Wisconsin’s Rising Wealth Gap
In the last decade all $4.8 billion in income gains went to the wealthiest 20 percent. All boats aren’t rising.
In the world according to Scott Walker, the solution for Wisconsin’s people is simple: we need more jobs. It’s the standard prescription of many conservatives and even some liberals. As we improve the economy and increase jobs, a rising tide will lift all boats. Everybody will be a winner.
But there is increasing evidence that America’s post-1970s economic system is only allowing some boats to rise, and the problem can be seen in every state, from California to Mississippi to Wisconsin.
A recent and alarming report by the Center on Budget and Policy Priorities finds that income inequality is rising in every state. “Across all states, the average income of the richest fifth of households was eight times that of the poorest fifth as of the late 2000s,” the study noted
The study looked shorter term, from the mid-1990s to today, and longer-term, going back to the late 1970s, and found that inequality has steadily worsened. No state saw a greater rise in inequality than Connecticut since the late 1970s: income there grew 110 percent for the richest 20 percent of people while falling 4 percent for the poorest 20 percent.
Wisconsin’s inequality grew at about half this rate, the study found. Indeed, Wisconsin ranked better than 44 states — with the sixth lowest level of income inequality. Still, it is stunning to see how drastically things are changing here. An analysis of state Department of Revenue data by the Center on Wisconsin Strategy found that between 1996 and 2010, the bottom 40 percent of income earners in the state saw their income drop by $2,407 while the richest 1 percent saw their income rise by $168, 773.
Between 2000 and 2010, the incomes of the top 20 percent of Wisconsinites rose by a total of $4.8 billion while the incomes of the bottom 80 percent of Wisconsinites dropped by $4.8 billion. All of the gains of that decade went to the wealthy, an analysis of Department of Revenue data by the Wisconsin Council on Children and Families found.
It’s not that people are unwilling to work. Even people at the very bottom are. A recent report by the UW-Milwaukee Employment & Training Institute was instructive in that regard. ETI looked at single parent-headed households in nine central city zipcodes with some of the highest poverty in Milwaukee and found that work ethic thrived in the face of the Great Recession. From 2007 to 2011 the “number of of inner city single parents filing state tax returns… declined by only 5% during the economic recession with many parents remaining in the workforce in spite of low wages and often intermittent employment.”

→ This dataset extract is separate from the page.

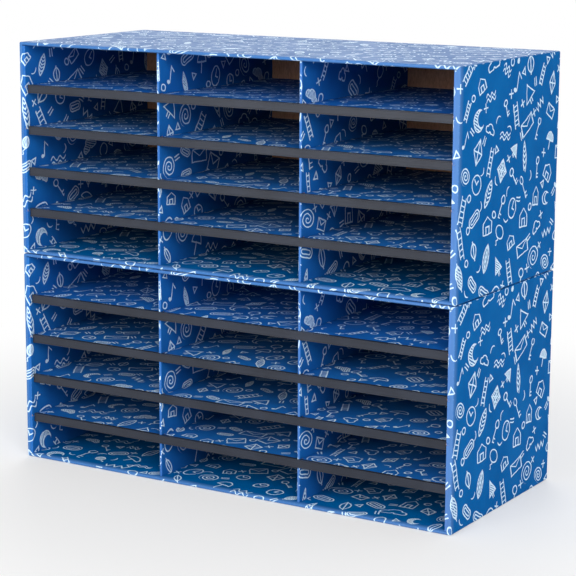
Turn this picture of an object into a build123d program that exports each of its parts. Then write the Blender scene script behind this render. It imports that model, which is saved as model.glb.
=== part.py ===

These are people saddled with some of the lousiest-paying jobs heavily concentrated “in child care centers, hospitals, department and discount stores, restaurant and food service establishments, and nursing homes. Many of the jobs in these sectors have variable or irregular hours and seasonal swings in employment,” the study noted. Yet the workers continued to toil away.
Meanwhile, the percent of families with “middle class” income (i.e., above 185% of poverty) in these zip codes dropped from 19% in 2007 to 15% in 2011, the study found.
One bipartisan solution to the problem of the working poor, created under Gov. Tommy Thompson was the creation of the state earned income tax credit, which gives a tax credit to those whose wages are not enough to lift the family out of poverty. But Walker and the Republicans slashed this credit in the first biennial budget they passed. The result has been “a dramatic and devastating impact on some of the lowest wage, single working parents,” as ETI director John Pawasarat noted. The average single parent family saw its tax credit drop by 23 percent, the study found.
Given the American economy’s inability to deliver gains for most workers, liberal groups like the Center on Wisconsin Strategy are calling for mechanisms to modulate the impact of a winners-take-all-the-gains economy: liberal use of the earned income tax credit. More progressive taxation. (The wealthy in Wisconsin actually pay a lower percent of their income in state/local taxes than any other groups). Increase the value of the Homestead Tax Credit, which hasn’t been increased since 1991 and has dropped greatly in value. Better legal protection of efforts to unionize. Raise the minimum wage and index it to inflation. Protect and fully fund Badger Care health care and the Wisconsin Shares child care subsidy program. And build the skills and education of Wisconsin’s workforce.
Those are are all mechanisms that deserve discussion. But perhaps the biggest problem in the American economy is the obscene increase in pay for corporate executives and other top dogs in the executive suite, while average company workers see little or no increase in wages. There has been talk of federal reforms to address this issue, but little has been done to date.